Get to really watch Slutbanger tonight, they are sort of a dual duo, bass player and drummer pummeling in one direction while two girls (one big and one small) shriek and scream and stalk the stage (always in opposing directions) and flip the bird like they are getting paid to do it pummel in the other. “I Need Meat” is the hit tune I think.
Afterward I’m out in the alley taking pulls from a bottle of bourbon (which in hindsight seems like a perfectly Kentuckian thing to do) and I recall something Bill Adams had asked me back in Iowa City while we were recording with Luke, which already seems like a lifetime ago. Did I ever question what I was doing and I answered “yes, constantly”. Tonight is just one of those nights for me. We decide to get a motel.

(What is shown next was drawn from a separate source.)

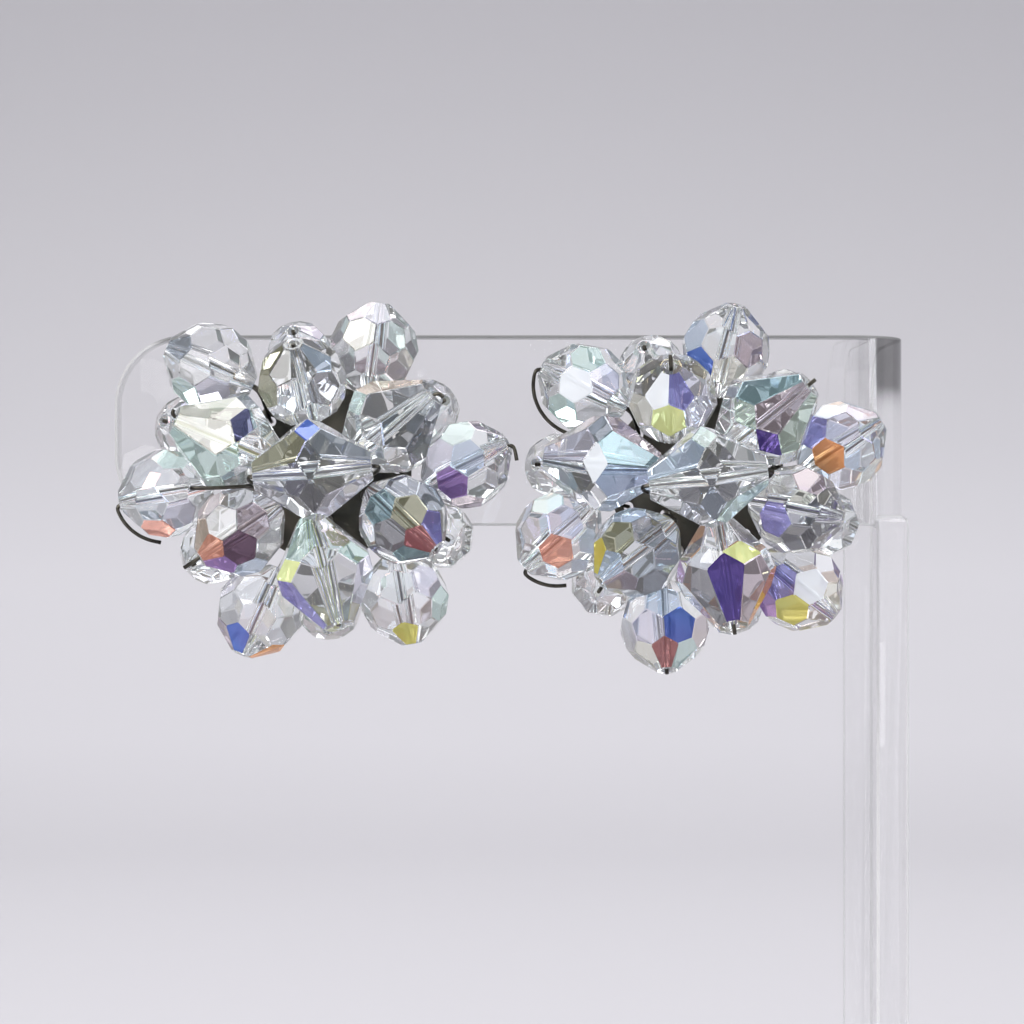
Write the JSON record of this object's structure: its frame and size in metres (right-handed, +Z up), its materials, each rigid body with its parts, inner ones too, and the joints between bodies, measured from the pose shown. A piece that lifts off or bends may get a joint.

Day 8: St. Louis…The Gateway to revived good feelings and the curse continues, but at least it’s not ours.
At this point I feel I should address the weather that occurs on STNNNG tours. Its never exactly bad weather, but it almost constantly that gray/drab/cold/soul-sucking type that follows us around like a cloud, like a black cloud. I step outside of the motel room in Louisville to make a phone call and am slapped in the face by cold, pissing drizzle. It is windy so the rain is coming down almost sideways. Bummer weather, just like normal.
Another day, another Starbucks, this one in the lobby of a fancy downtown hotel. It’s four or so hours to St.Louis and I spend the trip listening to more of Marc Maron’s WTF podcasts and getting some reading done.
In St. Louis we stop and get some decent bbq before heading over to a radio station for a studio session and interview. It could be the culminative affect of the all the days with short sleep or it could be that I just ate a pound of meat but as we arrive at the station I can hardly keep my eyes open. My mouth won’t work, people this is serious! The guy who set up the session sits down to chat with me but my answers are incoherent at best. I manage to get enough energy together to power through playing four songs, the three new ones plus “Howling Man”. I’m punchy as hell during the interview which turns out pretty funny.
Tonight we are playing with our old compatriots the Conformists in the basement of an artsy junk shop called Cranky Yellow. It’s a relief to see the Conformists guys, even though I’m worried about this as well because they are notorious givers-of-shit and I don’t have anything like my A game ready. I go to give their guitarist Chris a hug but he pushes me back. “I’m sick”. And he isn’t fooling; he looks like he can barely stand. Right before they play he is up in the bathroom puking his guts out. This is maybe the tenth time we’ve played with these guys and every time they have something go wrong. But Chris works through it like a champ and they play one of the best sets I’ve seen. They have a new drummer who I was skeptical about, because playing drums in the Conformists is about as hard a job as I can imagine, but he fits perfectly. Such an amazing band.
The basement is of course insanely hot (wasn’t I just freezing this morning?), but there is a great crowd, good local bands as always, we play great and people seem very responsive. Overall it’s a huge spirit boost. Adam sits down next to me at some point after the show and says “Shows like this make it feel like it’s a good idea to do this every so often”. Couldn’t have put it better myself.